Conventional treatment generally involves the use of grafts made from intestinal tissue or from skin, but both tissues have drawbacks, says Dr Atala, a paediatric urologic surgeon at Wake Forest.

Intestinal tissue produces an excess of mucus, which can cause problems with odour. Conventional skin, meanwhile, can collapse.

Dr Atala said women with this condition usually seek treatment as teenagers.

“They can’t menstruate, especially when they have a severe defect where they don’t have an opening,” he said.

This can cause abdominal pain as menstrual blood collects in the abdomen. “It has nowhere else to go,” he said.
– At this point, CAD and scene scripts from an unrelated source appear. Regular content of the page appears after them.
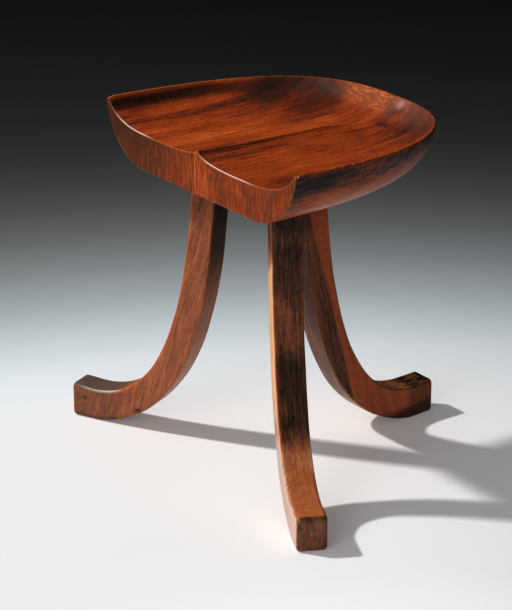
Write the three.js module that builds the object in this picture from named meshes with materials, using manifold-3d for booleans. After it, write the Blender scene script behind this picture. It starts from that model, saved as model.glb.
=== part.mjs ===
// A low three-legged stool: a dished seat of two boards glued edge to edge, on three swept legs.
// Millimetres, +Z up. The flat front edge of the seat faces -Y and its round back faces +Y.
// The origin is on the floor, in the middle of the space that the whole stool takes.
import * as THREE from 'three';
import { mergeVertices } from 'three/addons/utils/BufferGeometryUtils.js';
import Module from 'manifold-3d';

const wasm = await Module();
wasm.setup();

// Seat, as a whole
const SEAT_HEIGHT = 400; // floor to the top of the rim's front corners
const SEAT_WIDTH = 350.5;
const SEAT_DEPTH = 270.6; // flat front face to the middle of the round back
const SEAT_THICKNESS = 68.9; // front corners to the flat underside
const BACK_DIP = 4.5; // the rim's back lies this much below its front corners
const SIDE_ROUNDNESS = 2.69; // power of x in the outline: 2 is an ellipse, more is squarer
const BACK_ROUNDNESS = 2.78; // power of y in the outline
const BOWL_FRONT_TURN_IN = 67; // how far the side rounds inwards down to the flat underside
const BOWL_BACK_TURN_IN = 75;
const BOWL_LEAN = 5; // how much further it leans in
const RIM_ROUND = 1.6; // radius of the rim's top edge

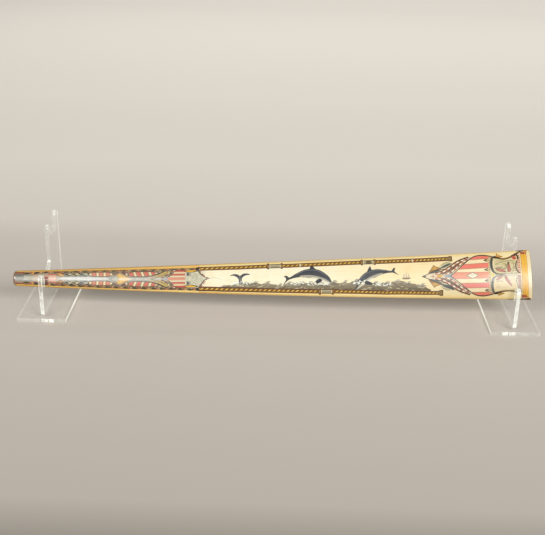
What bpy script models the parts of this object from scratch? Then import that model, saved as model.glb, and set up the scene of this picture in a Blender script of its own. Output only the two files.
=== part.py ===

Girls in the study were aged 13 and 18 at the time of the surgeries, which were performed between June 2005 and October 2008.

The researchers started off by collecting a small amount of cells from genital tissue and grew two types of cells in the lab: muscle cells and epithelial cells, a type of cell that lines body cavities.

About four weeks later, the team started applying layers of the cells onto a scaffold made of collagen, a material that can be absorbed by the body.

They then shaped the organ to fit each patient’s anatomy, and placed it in an incubator.

A week later, the team created a cavity in the body and surgically attached the vaginal implants to existing reproductive organs.

Once implanted, nerves and blood vessels formed to feed the new organ, and new cells eventually replaced the scaffolding as it was absorbed by the body.

“By the six-month time point, you couldn’t tell the difference between engineered organ and the normal organ,” Dr Atala said.

The team continued to monitor the young women, taking tissue biopsies, MRI scans and internal exams, for up to eight years from the initial implants.

All of these tests showed the engineered vaginas “were similar in make up and function to native tissue”, said Atlantida-Raya Rivera, director of the HIMFG Tissue Engineering Laboratory at the Metropolitan Autonomous University in Mexico City, where the surgeries were performed.

Professor Martin Birchall of UCL Ear Institute in London, who wrote a commentary in the same journal, said the findings address some important questions about tissue-engineering, including whether tissue will grow as patients grow and whether an organ as large as the vagina can develop blood vessels when implanted in the body.